In contrast, the just-concluded spending fight was about appropriations bills. It therefore made procedural and negotiating sense to try to cut the discretionary spending contained within those bills. Democrats attacked Republicans for focusing all their attention on cutting a relatively small portion of the spending pie, but that portion was what Democrats had left unfinished from the prior year. At Democrats’ insistence, some mandatory spending cuts were substituted in place of discretionary cuts, but the scope of negotiation was fairly well constrained to things already in the bill.
On a debt limit bill, a fiscally conservative House majority has more leeway to include anything its members think “should” be linked to a debt limit increase. This added flexibility can be a blessing and a curse for those managing the process. Since there are no natural subject matter boundaries, individual Members or groups can and, I assume will, show up with all sorts of policy changes they believe should be packaged with a debt limit increase.
It’s not obviously apparent (at least to me) that any of these three differences between debt limit legislation and appropriations particularly advantage one side or the other in the upcoming negotiation. The lack of a hard deadline tends to weaken the Executive Branch’s hand relative to the Legislative Branch, but mostly it just makes everyone’s jobs harder because there’s no clear deadline to force decisions.

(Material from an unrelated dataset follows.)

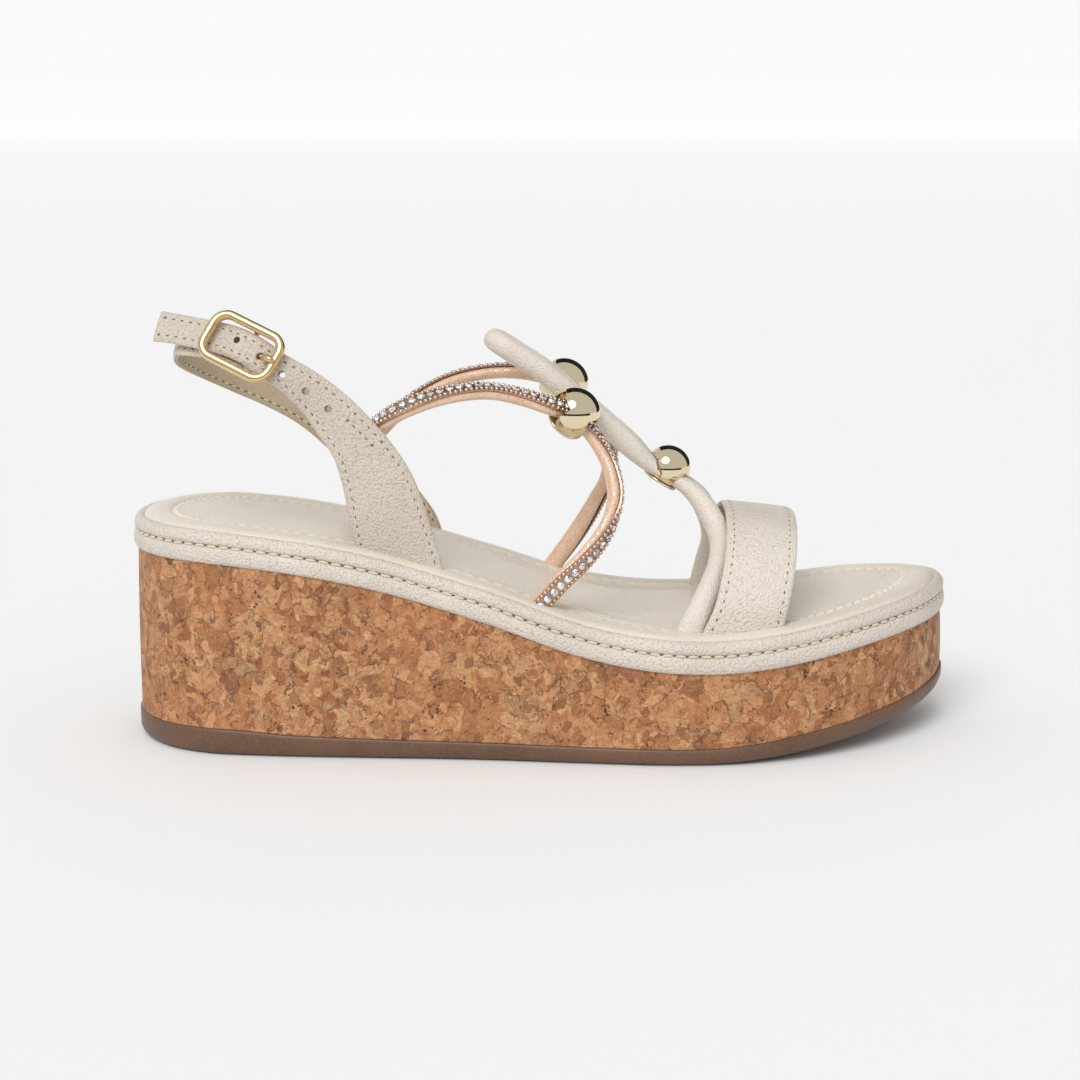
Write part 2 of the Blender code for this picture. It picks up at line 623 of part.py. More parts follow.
def make_ball(side, outer, centre, out, passages):
    """Hollow ball, cut off at its lower edge, over a round base plate; cords run between the two."""
    inner = outer - BALL_WALL
    outer_edge, inner_edge = math.asin(BALL_CUT / outer), math.asin(BALL_CUT / inner)
    profile = []
    for radius, edge, steps in ((outer, outer_edge, range(10)), (inner, inner_edge, range(9, -1, -1))):
        for step in steps:
            turn = math.radians(90) - (math.radians(90) + edge) * step / 9
            profile.append((radius * math.cos(turn), radius * math.sin(turn)))
    mesh = bpy.data.meshes.new(f"ball_cap_{side}")
    places = [(max(r, 0.0) * MM, 0.0, z * MM) for r, z in profile]
    places[0] = (0.0, 0.0, outer * MM)
    places[-1] = (0.0, 0.0, inner * MM)
    mesh.from_pydata(places, [(i, i + 1) for i in range(len(places) - 1)], [])
    mesh.materials.append(gold)
    cap = bpy.data.objects.new(f"ball_cap_{side}", mesh)
    parts.objects.link(cap)
    turn = facing(out, passages[0][0])
    cap.matrix_world = Matrix.Translation(Vector(centre) * MM) @ turn.to_4x4()
    screw = cap.modifiers.new("Screw", "SCREW")
    screw.steps = screw.render_steps = 24
    screw.use_merge_vertices = True
    screw.merge_threshold = 0.00001
    for i, (passage, notch_width, notch_top) in enumerate(passages):
        way = facing(out, passage)
        middle = Vector(centre) + way @ Vector((6.0, 0.0, (notch_top - 6.0) / 2))
        cut(cap, box_cutter(f"ball_notch_{side}_{i}", middle, (12.0, notch_width, notch_top + 6.0), way))
    base = outer * math.cos(outer_edge) - BASE_INSET
    bm = bmesh.new()
    bmesh.ops.create_cone(
        bm, cap_ends=True, segments=24, radius1=base, radius2=base, depth=BASE_THICKNESS,
    )
    seat = Vector(centre) - turn.col[2] * (BALL_CUT + GAP + BASE_THICKNESS / 2)
    bmesh.ops.transform(bm, matrix=Matrix.Translation(seat) @ turn.to_4x4(), verts=bm.verts)
    add_object(f"ball_base_{side}", bm, gold, smooth_angle=40)


# ---------------------------------------------------------------- buckle


def place_on_bar(made):
    """Sets an object built in the buckle's own axes with its origin on the centre bar."""
    made.matrix_world = Matrix.Translation(BUCKLE_CENTRE * MM) @ buckle_axes.to_4x4()


def frame_path():
    """Rounded rectangle through the middle of the frame's wire."""
    straight_u = FRAME_HALF_LENGTH - FRAME_CORNER
    straight_v = FRAME_HALF_WIDTH - FRAME_CORNER
    path = []
    for corner, (cu, cv) in enumerate(((1, 1), (-1, 1), (-1, -1), (1, -1))):
        for step in range(7):
            turn = math.radians(90 * corner + 15 * step)
            path.append(Vector((
                cu * straight_u + FRAME_CORNER * math.cos(turn),
                cv * straight_v + FRAME_CORNER * math.sin(turn),
            )))
    return path


def make_buckle_frame():
    path = frame_path()
    half = FRAME_WIRE / 2
    soft = 0.6
    section = [  # across the wire, above the bar
        (-half, FRAME_LOW + 0.3), (-half + 0.3, FRAME_LOW), (half - 0.3, FRAME_LOW), (half, FRAME_LOW + 0.3),
        (half, FRAME_HIGH - soft), (half - soft, FRAME_HIGH), (soft - half, FRAME_HIGH), (-half, FRAME_HIGH - soft),
    ]
    bm = bmesh.new()
    loops = []
    for i, here in enumerate(path):
        run = (path[(i + 1) % len(path)] - path[i - 1]).normalized()
        side = Vector((run.y, -run.x))
        loops.append([bm.verts.new((*(here + side * s), h)) for s, h in section])
    for i, near in enumerate(loops):
        far = loops[(i + 1) % len(loops)]
        for k in range(len(section)):
            j = (k + 1) % len(section)
            bm.faces.new((near[k], near[j], far[j], far[k]))
    frame = add_object("buckle_frame", bm, gold, smooth_angle=40)
    place_on_bar(frame)
    post = FRAME_HALF_WIDTH
    staple = tube("centre_bar_tube", [
        (0.0, -post, FRAME_LOW + 1.2), (0.0, -post, 0.9), (0.0, 0.5 - post, 0.26), (0.0, 1.2 - post, 0.0),
        (0.0, post - 1.2, 0.0), (0.0, post - 0.5, 0.26), (0.0, post, 0.9), (0.0, post, FRAME_LOW + 1.2),
    ], BAR_RADIUS, gold, resolution=3)
    join_tube(frame, staple)


def join_tube(target, curve_object):
    """Unites a tube, built in the same axes, with the target."""
    view = bpy.context.evaluated_depsgraph_get()
    view.update()
    mesh = bpy.data.meshes.new_from_object(curve_object.evaluated_get(view))
    bm = bmesh.new()
    bm.from_mesh(mesh)
    bmesh.ops.remove_doubles(bm, verts=bm.verts, dist=0.000001)
    bm.to_mesh(mesh)
    bm.free()
    solid = bpy.data.objects.new(f"{curve_object.name}_solid", mesh)
    solid.matrix_world = target.matrix_world
    solid.hide_render = True
    solid.display_type = "WIRE"
    cutters_collection.objects.link(solid)
    bpy.data.objects.remove(curve_object)
    cut(target, solid, "UNION")


def make_prong():
    """Flat eye round the centre bar and a round shank through the strap onto the front bar."""
    eye_inner, eye_outer = BAR_RADIUS + 0.28, 1.95
    bm = bmesh.new()
    bmesh.ops.create_cone(bm, cap_ends=True, segments=24, radius1=eye_outer, radius2=eye_outer, depth=1.7)
    bmesh.ops.rotate(bm, cent=(0, 0, 0), matrix=Matrix.Rotation(math.pi / 2, 3, "X"), verts=bm.verts)
    prong = add_object("buckle_prong", bm, gold, smooth_angle=40)
    place_on_bar(prong)
    shank = tube("prong_shank", [
        (1.45, 0.0, -0.4), (2.8, 0.0, -0.55), (4.3, 0.0, -0.2), (5.5, 0.0, 0.7), (6.6, 0.0, 2.2),
        (7.7, 0.0, 4.2), (8.7, 0.0, 6.0), (9.8, 0.0, 6.85), (11.0, 0.0, 6.95), (12.0, 0.0, 6.9),
    ], PRONG_RADIUS, gold, resolution=3)
    join_tube(prong, shank)
    bm = bmesh.new()
    bmesh.ops.create_cone(bm, cap_ends=True, segments=24, radius1=eye_inner, radius2=eye_inner, depth=6.0)
    bmesh.ops.rotate(bm, cent=(0, 0, 0), matrix=Matrix.Rotation(math.pi / 2, 3, "X"), verts=bm.verts)
    matrix = Matrix.Translation(BUCKLE_CENTRE) @ buckle_axes.to_4x4()
    bmesh.ops.transform(bm, matrix=matrix, verts=bm.verts)
    cut(prong, cutter_object("prong_eye_cutter", bm))


# ---------------------------------------------------------------- the sandal

for old in list(bpy.data.objects):
    bpy.data.objects.remove(old)

parts = bpy.data.collections.new("wedge_sandal")
cutters_collection = bpy.data.collections.new("cutters")
bpy.context.scene.collection.children.link(parts)
bpy.context.scene.collection.children.link(cutters_collection)

rubber = material("outsole_rubber", (0.16, 0.085, 0.045), 0.62)
cork = material("cork", (0.55, 0.27, 0.11), 0.75)
foam = material("moulded_foam", (0.75, 0.70, 0.62), 0.9)
board = material("fibreboard", (0.42, 0.33, 0.24), 0.9)
leather = material("cream_leather", (0.74, 0.66, 0.57), 0.5)
lining_leather = material("tan_lining", (0.52, 0.41, 0.27), 0.6)
footbed_leather = material("pearl_footbed_leather", (0.82, 0.76, 0.68), 0.42)
suede = material("peach_suede", (0.78, 0.50, 0.34), 0.7)
stones = material("stone_trim", (0.72, 0.58, 0.48), 0.25, 0.3)
gold = material("pale_gold", (0.83, 0.66, 0.36), 0.2, 1.0)

u_axis = BUCKLE_ALONG.normalized()
w_axis = BUCKLE_ALONG.cross(BUCKLE_ACROSS).normalized()
buckle_axes = Matrix((u_axis, w_axis.cross(u_axis), w_axis)).transposed()
outline = platform_outline()

make_sole()
make_footbed()
make_toe_band()
make_quarters()
make_instep_cord()
make_stone_strap("lateral", LATERAL_STONE_CORD)
make_stone_strap("medial", MEDIAL_STONE_CORD)
make_ball("lateral", SIDE_BALL_RADIUS, (8.7, -14.8, 100.3), (0.56, -0.50, 0.66), [
    ((-0.86, -0.45, 0.22), 7.4, 4.4), ((0.64, -0.14, -0.76), 8.2, 4.4),
])
make_ball("medial", SIDE_BALL_RADIUS, (5.8, 14.6, 105.5), (0.44, 0.50, 0.75), [
    ((-0.95, 0.17, 0.27), 7.6, 3.2), ((0.67, 0.30, -0.68), 7.8, 3.4),
])
make_ball("toe", TOE_BALL_RADIUS, (37.3, 0.0, 81.4), (0.52, 0.0, 0.85), [
    ((0.85, 0.0, -0.52), 10.2, 1.3), ((-0.85, 0.0, 0.52), 10.2, 1.3),
])
make_closing_strap()
make_heel_band()
make_buckle_frame()
make_prong()
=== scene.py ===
"""Looks of the wedge sandal: cork platform, padded footbed, leather bands and cords, gold buckle and balls."""

import math

import bpy
import bmesh
from mathutils import Matrix, Vector


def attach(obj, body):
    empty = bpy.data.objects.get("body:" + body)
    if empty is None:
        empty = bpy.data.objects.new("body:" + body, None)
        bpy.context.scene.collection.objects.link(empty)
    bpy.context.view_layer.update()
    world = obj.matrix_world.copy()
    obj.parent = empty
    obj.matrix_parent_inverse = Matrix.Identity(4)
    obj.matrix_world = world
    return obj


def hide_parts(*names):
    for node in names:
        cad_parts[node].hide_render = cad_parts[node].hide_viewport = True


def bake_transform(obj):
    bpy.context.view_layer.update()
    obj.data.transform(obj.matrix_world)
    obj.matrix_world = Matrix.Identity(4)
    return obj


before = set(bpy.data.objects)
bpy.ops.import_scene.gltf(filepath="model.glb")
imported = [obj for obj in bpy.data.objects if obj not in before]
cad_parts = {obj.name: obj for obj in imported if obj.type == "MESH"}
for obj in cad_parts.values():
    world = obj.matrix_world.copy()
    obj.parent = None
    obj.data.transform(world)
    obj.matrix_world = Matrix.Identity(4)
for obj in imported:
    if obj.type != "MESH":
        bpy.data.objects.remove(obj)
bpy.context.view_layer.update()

MM = 0.001
SIDE_POINTS = 110

# ---------------------------------------------------------------- the sandal's lines, in millimetres

LATERAL = [
    (-124.2, 0.6), (-121.4, -12.6), (-113.2, -23.8), (-101.0, -30.6), (-84.0, -33.4), (-55.0, -35.4),
    (-20.0, -37.4), (10.0, -40.8), (38.0, -43.2), (60.0, -41.6), (82.0, -34.4), (101.0, -22.4),
    (115.0, -7.6), (122.6, 8.0), (124.6, 19.0),
]
MEDIAL = [
    (-124.2, 0.6), (-121.6, 13.8), (-113.6, 25.0), (-101.0, 31.8), (-84.0, 33.4), (-55.0, 31.4),
    (-25.0, 30.6), (0.0, 32.8), (28.0, 38.6), (55.0, 43.2), (82.0, 42.0), (104.0, 38.2),
    (117.6, 31.4), (123.2, 25.6), (124.6, 19.0),
]
DECK = [
    (-124.0, 58.8), (-92.0, 57.7), (-54.0, 52.1), (-17.0, 41.6), (8.0, 33.1), (29.0, 28.9),
    (50.0, 27.8), (72.0, 29.4), (100.0, 33.3), (124.0, 35.2),
]
SOLE_THICKNESS = [(-125.0, 8.2), (-92.0, 8.2), (-76.0, 7.1), (-50.0, 6.3), (10.0, 5.5), (45.0, 5.3), (90.0, 6.0)]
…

The far more severe potential impact of a failed debt limit increase is a double-edged sword. It increases pressure on the leaders and provides leverage to rank-and-file Members willing to vote no. The President and Speaker Boehner both clearly wanted to avoid a government shutdown and were willing to compromise to avoid it. Some of their Members were more willing to take the risk of a shutdown, or did not feel the responsibility for the outcome, but only for their individual vote. This difference will be significantly amplified for a debt limit negotiation, making the leaders’ and President’s job even more difficult in this next round.